Taxi services had resumed as usual without further incidents of vandalism Wednesday, said Zhang Wenwei, deputy head of the Wenzhou Public Security Bureau.

Two thirds of the 3,329 taxis in Wenzhou were off the road Tuesday. More than 20 cabs were attacked after their drivers refused to join a strike in the protest against low incomes because of rising rental fees.

The cost of a permanent license for a taxi has risen from more than 200,000 yuan (30,000 U.S. dollars) in the 1980s to 1.2 million yuan, but the licenses are hereditary and can be passed down from generation to generation.

Taxi owners usually subcontract cars to agents who hire drivers from Anhui and Hunan provinces. As owners and agents charge high rental fees, drivers said they could only earn 2,500 to 3,000 yuan a month even if they worked for 12 hours a day.

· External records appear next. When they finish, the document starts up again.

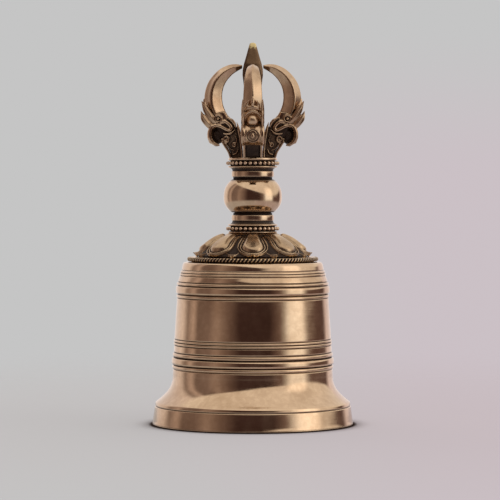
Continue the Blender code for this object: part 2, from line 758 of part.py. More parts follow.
def make_ball(material, pivot):
    """The striker: a ball bored for the shank."""
    bore = SHANK_FOOT_RADIUS + GAP
    reach = math.acos(bore / BALL_RADIUS)
    steps = 8
    outline = []
    for step in range(steps + 1):
        angle = between(-reach, reach, step / steps)
        outline.append((BALL_RADIUS * math.cos(angle), BALL_RADIUS * math.sin(angle)))
    bm = turned(outline, SMALL_SEGMENTS)
    return new_object("clapper_ball", bm, material, (0, 0, BALL_Z), parent=pivot)


def main():
    clear_scene()
    polished = metal("polished_bronze", (0.52, 0.34, 0.20), 0.18)
    antique = metal("antique_bronze", (0.34, 0.23, 0.13), 0.34)
    iron = metal("blackened_iron", (0.16, 0.14, 0.13), 0.5)
    brass = metal("clapper_brass", (0.58, 0.43, 0.20), 0.3)

    make_bowl(polished)
    make_rope_plate(antique)
    make_lotus_dome(antique)
    make_lower_collar(antique)
    make_bead_ring("lower_bead_ring", LOWER_COLLAR_Z + LOWER_SEAT + BEAD_SLOT / 2, antique)
    make_knob(polished)
    make_upper_collar(antique)
    upper_beads = UPPER_COLLAR_Z + UPPER_COLLAR_HEIGHT - UPPER_SEAT - BEAD_SLOT / 2
    make_bead_ring("upper_bead_ring", upper_beads, antique)
    make_spike(antique)
    make_prongs(antique)
    make_tie_rod(iron)
    make_washer(iron)
    make_nut(iron)

    stirrup_pivot = new_empty("stirrup_pivot", (0, 0, 0))
    make_stirrup(brass, stirrup_pivot)
    make_pin(iron, stirrup_pivot)
    clapper_pivot = new_empty("clapper_pivot", (0, 0, PIN_Z))
    make_clapper_rod(iron, clapper_pivot)
    make_ball(brass, clapper_pivot)


main()
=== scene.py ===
"""Bronze hand bell with a lotus dome, a round grip and a four-pronged vajra crown."""

import math

import bmesh
import bpy
import numpy as np
from mathutils import Matrix, Vector


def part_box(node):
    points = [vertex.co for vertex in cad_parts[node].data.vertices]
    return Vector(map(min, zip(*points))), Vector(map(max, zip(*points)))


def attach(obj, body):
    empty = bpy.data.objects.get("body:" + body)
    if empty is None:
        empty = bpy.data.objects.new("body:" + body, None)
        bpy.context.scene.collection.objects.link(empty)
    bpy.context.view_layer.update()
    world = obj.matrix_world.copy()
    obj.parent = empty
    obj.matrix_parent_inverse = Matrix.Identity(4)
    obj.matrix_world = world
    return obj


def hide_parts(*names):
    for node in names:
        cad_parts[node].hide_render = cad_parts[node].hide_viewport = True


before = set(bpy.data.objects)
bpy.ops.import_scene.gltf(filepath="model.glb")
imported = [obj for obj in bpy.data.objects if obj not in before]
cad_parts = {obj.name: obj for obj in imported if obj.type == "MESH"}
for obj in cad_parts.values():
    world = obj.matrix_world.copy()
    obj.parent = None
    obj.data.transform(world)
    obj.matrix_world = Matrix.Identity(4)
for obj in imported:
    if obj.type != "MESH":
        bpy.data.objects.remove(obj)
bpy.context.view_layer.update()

MM = 0.001

# ---------------------------------------------------------------- Camera
# A long lens a little above the middle of the bell, looking very slightly down.
# The bell stands just right of the middle of the frame.

camera_data = bpy.data.cameras.new("camera")
camera_data.sensor_width = 36.0
camera_data.lens = 178.4
camera_data.clip_start = 0.05
camera_data.clip_end = 50.0
camera = bpy.data.objects.new("camera", camera_data)
camera.location = (0.0, -1.17, 0.1115)
camera_target = Vector((-0.0013, 0.0, 0.0823))
camera.rotation_euler = (camera_target - camera.location).to_track_quat("-Z", "Y").to_euler()
bpy.context.scene.collection.objects.link(camera)
bpy.context.scene.camera = camera


# ---------------------------------------------------------------- Studio
# Pale paper floor, lit from below as well, that fades into an even pale backdrop. A tall
# soft box to the right, dimmer strips to the left, a wide soft light overhead and dark
# cards round the camera.


class Wire:
    """One value inside a node tree: arithmetic on it adds the matching Math node."""

    def __init__(self, tree, socket):
        self.tree = tree
        self.socket = socket

    def _math(self, operation, *values):
        node = Bench(self.tree).node("ShaderNodeMath", dict(enumerate(values)), operation=operation)
        return Wire(self.tree, node.outputs[0])

    def __add__(self, other):
        return self._math("ADD", self, other)

    def __radd__(self, other):
        return self._math("ADD", other, self)

    def __sub__(self, other):
        return self._math("SUBTRACT", self, other)

    def __rsub__(self, other):
        return self._math("SUBTRACT", other, self)

    def __mul__(self, other):
        return self._math("MULTIPLY", self, other)

    def __rmul__(self, other):
        return self._math("MULTIPLY", other, self)

    def __truediv__(self, other):
        return self._math("DIVIDE", self, other)

    def sine(self):
        return self._math("SINE", self)

    def cosine(self):
        return self._math("COSINE", self)

    def angle_from(self, other):
        return self._math("ARCTAN2", self, other)

    def clamped(self):
        clamp = self + 0.0
        clamp.socket.node.use_clamp = True
        return clamp

    def ramp(self, low, high):
        """Zero up to low, one from high on, and smooth between them."""
        sockets = {"Value": self, "From Min": low, "From Max": high}
        node = Bench(self.tree).node("ShaderNodeMapRange", sockets, interpolation_type="SMOOTHSTEP")
        return Wire(self.tree, node.outputs["Result"])


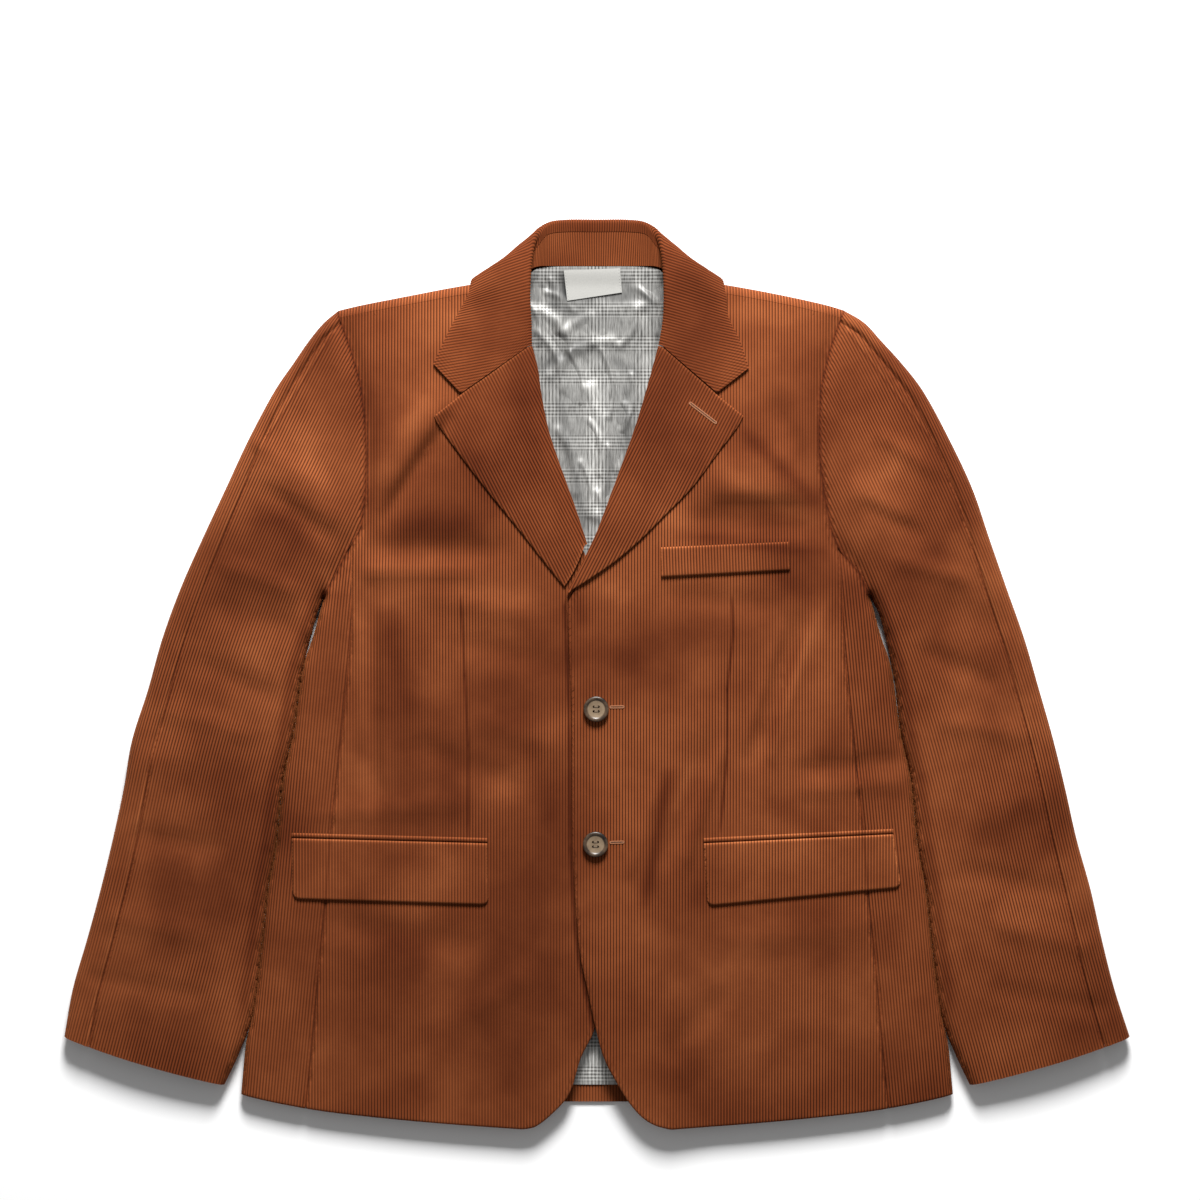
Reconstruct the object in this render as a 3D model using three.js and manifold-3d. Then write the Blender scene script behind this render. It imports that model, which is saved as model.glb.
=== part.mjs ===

The authorities were open to ideas of taxi drivers and owners from Wednesday to Friday and supported the drivers' "reasonable" demands, the city government spokesman told a press conference Wednesday.

The government had drawn up a new schedule of transport prices and would start consultations soon. A limit would be set on rental fees to raise drivers' incomes, he said.

Wenzhou Airport on Wednesday stopped charging fees when drivers were waiting for passengers, he said.

The police are to charge eight suspects who allegedly vandalized taxis.